D is for all the D’s that didn’t make it

Thursday 20th September

Deacon Blue, Sandy Denny, Dexys, Dire Straits, Thomas Dolby, The Doors, Donovan, Nick Drake and Dusty amongst others.  Deacon Blue – another great 80’s band emerged from Scotland with a bunch of excellent songs and an edgy sound – best album by far was Fellow Hoodlums.  After that they seemed to fade from view.  Sandy Denny started in Fairport Convention, and before that the Strawbs and for a while a solo artist.  She had the most beautiful voice, clear and emotional and strong and gentle all on the same track.  She died from complications after a long history of drug abuse, another of rock’s victims – but she has recently had a renaissance and posthumously is probably more famous than when she was alive.  Dexys Midnight Runners burst on the scene in 1979 with Gino and had a number one with Come on Eileen.  The band was really a vehicle for Kevin Rowland’s voice and musical muse, which has wavered over the years with long gaps while he tried to get a band together or a record contract.  Dire Straits – another 80’s band who had a string of great singles and albums, the best of which was ‘Brothers in Arms’  – the lead guitarist and singer Mark Knopfler went solo and is still making very competent music.  Thomas Dolby had a couple of exciting singles and a handful of brilliant albums before he just seemed to stop making music altogether – a pity as he had a beautiful voice, and was obviously a genius.  The Doors were once almost as famous as the Beatles, before their lead singer Jim Morrison became another famous rock casualty in the early seventies, but he left behind some lovely music like ‘Riders on the storm’.  Donovan, was, well just Donovan – a very English elfish singer songwriter who emerged about the same time as and was rapidly eclipsed by Dylan – some sweet songs though like ‘Sunshine Superman’ and ‘Try and catch the wind.’   Nick Drake, another singer sadly no longer with us.  He made just three sad and haunting delicate albums which have sold consistently after his death but were completely ignored when he made them.

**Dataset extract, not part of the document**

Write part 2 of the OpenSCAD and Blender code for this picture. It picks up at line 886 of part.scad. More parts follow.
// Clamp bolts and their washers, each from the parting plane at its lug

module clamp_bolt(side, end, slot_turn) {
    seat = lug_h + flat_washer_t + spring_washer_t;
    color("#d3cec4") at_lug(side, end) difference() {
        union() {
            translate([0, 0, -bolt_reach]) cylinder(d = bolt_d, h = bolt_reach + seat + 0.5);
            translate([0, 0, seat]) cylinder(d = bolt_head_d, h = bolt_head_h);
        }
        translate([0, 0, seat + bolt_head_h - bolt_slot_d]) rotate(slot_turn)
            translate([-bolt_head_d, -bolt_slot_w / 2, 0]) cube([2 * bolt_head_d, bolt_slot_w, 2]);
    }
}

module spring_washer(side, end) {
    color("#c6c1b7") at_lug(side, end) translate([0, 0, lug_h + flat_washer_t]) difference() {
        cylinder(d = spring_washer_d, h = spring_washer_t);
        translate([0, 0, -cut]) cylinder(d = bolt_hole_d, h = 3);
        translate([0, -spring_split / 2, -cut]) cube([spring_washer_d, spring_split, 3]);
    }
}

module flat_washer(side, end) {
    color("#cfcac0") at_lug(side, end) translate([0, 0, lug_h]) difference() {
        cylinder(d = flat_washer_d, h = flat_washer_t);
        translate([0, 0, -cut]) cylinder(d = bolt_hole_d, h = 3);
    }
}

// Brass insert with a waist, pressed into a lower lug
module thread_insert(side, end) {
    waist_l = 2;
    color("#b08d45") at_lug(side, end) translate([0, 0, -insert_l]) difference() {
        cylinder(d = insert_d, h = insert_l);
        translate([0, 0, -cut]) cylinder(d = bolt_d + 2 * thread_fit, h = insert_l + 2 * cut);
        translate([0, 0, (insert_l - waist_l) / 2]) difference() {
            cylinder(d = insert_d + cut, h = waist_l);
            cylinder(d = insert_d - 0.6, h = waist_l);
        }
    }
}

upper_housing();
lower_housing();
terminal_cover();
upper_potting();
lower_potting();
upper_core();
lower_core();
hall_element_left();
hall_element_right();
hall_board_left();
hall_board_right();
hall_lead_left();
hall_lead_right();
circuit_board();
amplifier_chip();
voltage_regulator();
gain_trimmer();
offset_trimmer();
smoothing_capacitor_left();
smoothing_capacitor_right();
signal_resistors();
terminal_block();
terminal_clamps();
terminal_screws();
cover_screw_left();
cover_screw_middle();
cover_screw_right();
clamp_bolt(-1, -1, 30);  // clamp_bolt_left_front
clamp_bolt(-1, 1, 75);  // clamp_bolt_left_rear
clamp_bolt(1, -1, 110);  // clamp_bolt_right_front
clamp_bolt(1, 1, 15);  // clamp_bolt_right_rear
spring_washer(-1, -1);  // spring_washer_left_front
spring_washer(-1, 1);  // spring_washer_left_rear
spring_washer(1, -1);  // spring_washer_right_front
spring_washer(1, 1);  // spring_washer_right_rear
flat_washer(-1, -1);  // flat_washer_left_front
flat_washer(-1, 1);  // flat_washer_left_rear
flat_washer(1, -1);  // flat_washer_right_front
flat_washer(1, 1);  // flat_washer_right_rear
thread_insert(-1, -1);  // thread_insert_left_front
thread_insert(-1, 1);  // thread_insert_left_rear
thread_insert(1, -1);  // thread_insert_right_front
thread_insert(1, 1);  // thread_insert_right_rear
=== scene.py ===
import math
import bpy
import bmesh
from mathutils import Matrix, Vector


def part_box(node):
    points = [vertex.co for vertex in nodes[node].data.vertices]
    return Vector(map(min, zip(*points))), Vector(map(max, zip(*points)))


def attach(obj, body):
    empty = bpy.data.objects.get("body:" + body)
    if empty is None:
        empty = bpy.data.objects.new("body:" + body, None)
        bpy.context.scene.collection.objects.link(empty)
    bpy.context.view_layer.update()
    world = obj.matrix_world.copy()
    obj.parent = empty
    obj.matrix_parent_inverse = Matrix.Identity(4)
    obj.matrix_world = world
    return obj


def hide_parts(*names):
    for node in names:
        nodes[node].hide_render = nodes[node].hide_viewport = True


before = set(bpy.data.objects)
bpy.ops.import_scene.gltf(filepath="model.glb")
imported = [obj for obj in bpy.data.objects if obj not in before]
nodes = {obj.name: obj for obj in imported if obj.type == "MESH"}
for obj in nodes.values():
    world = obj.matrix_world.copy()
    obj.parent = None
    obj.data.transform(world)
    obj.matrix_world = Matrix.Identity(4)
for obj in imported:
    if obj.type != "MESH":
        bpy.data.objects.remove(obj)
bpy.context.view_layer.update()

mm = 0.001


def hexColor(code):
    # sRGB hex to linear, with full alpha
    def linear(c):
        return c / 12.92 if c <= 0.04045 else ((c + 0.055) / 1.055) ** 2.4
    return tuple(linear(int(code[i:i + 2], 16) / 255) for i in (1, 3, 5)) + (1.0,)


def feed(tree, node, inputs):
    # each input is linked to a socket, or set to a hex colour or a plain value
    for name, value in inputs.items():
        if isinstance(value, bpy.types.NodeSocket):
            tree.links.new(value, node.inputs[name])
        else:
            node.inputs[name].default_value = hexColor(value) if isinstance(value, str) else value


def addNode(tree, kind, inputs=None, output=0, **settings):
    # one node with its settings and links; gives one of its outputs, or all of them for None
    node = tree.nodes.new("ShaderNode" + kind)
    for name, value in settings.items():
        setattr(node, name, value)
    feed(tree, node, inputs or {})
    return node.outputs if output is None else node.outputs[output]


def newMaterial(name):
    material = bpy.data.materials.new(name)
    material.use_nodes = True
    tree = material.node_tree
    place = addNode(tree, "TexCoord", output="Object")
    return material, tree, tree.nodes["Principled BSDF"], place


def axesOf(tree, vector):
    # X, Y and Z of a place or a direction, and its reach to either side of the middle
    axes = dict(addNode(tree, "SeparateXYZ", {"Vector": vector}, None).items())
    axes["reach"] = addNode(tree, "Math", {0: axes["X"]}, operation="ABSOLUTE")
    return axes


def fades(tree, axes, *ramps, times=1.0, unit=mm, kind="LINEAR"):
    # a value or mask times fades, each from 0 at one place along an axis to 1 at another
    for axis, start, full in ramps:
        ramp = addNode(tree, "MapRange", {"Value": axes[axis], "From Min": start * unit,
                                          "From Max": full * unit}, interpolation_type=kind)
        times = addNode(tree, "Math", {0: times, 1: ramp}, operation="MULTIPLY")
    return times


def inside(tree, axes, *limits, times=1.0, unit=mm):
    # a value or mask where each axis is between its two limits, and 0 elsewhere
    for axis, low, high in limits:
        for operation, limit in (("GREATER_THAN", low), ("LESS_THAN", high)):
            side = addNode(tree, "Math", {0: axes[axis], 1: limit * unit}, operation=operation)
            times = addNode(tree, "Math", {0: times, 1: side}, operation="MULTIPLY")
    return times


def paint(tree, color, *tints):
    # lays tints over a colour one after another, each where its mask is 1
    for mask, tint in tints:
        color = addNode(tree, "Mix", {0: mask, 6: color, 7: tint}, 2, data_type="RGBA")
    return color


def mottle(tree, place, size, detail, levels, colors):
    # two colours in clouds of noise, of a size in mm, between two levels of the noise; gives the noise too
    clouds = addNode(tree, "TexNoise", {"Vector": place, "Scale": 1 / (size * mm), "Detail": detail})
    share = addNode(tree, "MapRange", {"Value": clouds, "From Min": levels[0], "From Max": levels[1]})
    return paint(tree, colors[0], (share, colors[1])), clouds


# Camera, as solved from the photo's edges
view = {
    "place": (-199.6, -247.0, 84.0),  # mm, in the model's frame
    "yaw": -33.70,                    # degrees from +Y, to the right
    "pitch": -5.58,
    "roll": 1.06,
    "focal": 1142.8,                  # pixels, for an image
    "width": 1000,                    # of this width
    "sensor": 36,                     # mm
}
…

He died in 1974, a suspected suicide.  And Dusty, possibly the greatest English vocal talent of the sixties and early seventies, she had a string of hit singles but never seemed comfortable with fame itself.  She drifted in and out of fashion before dying in 1996 of cancer – it hardly made an item on the news.

So, sadly, so many of my favourite D’s are either no longer with us or have stopped making music altogether.  I could also include , and who could forget Ian Dury, irreplaceable wit and great lyricist who is also sadly gone.  But they all pale into insignificance beside the greatest D of all – Bob Dylan.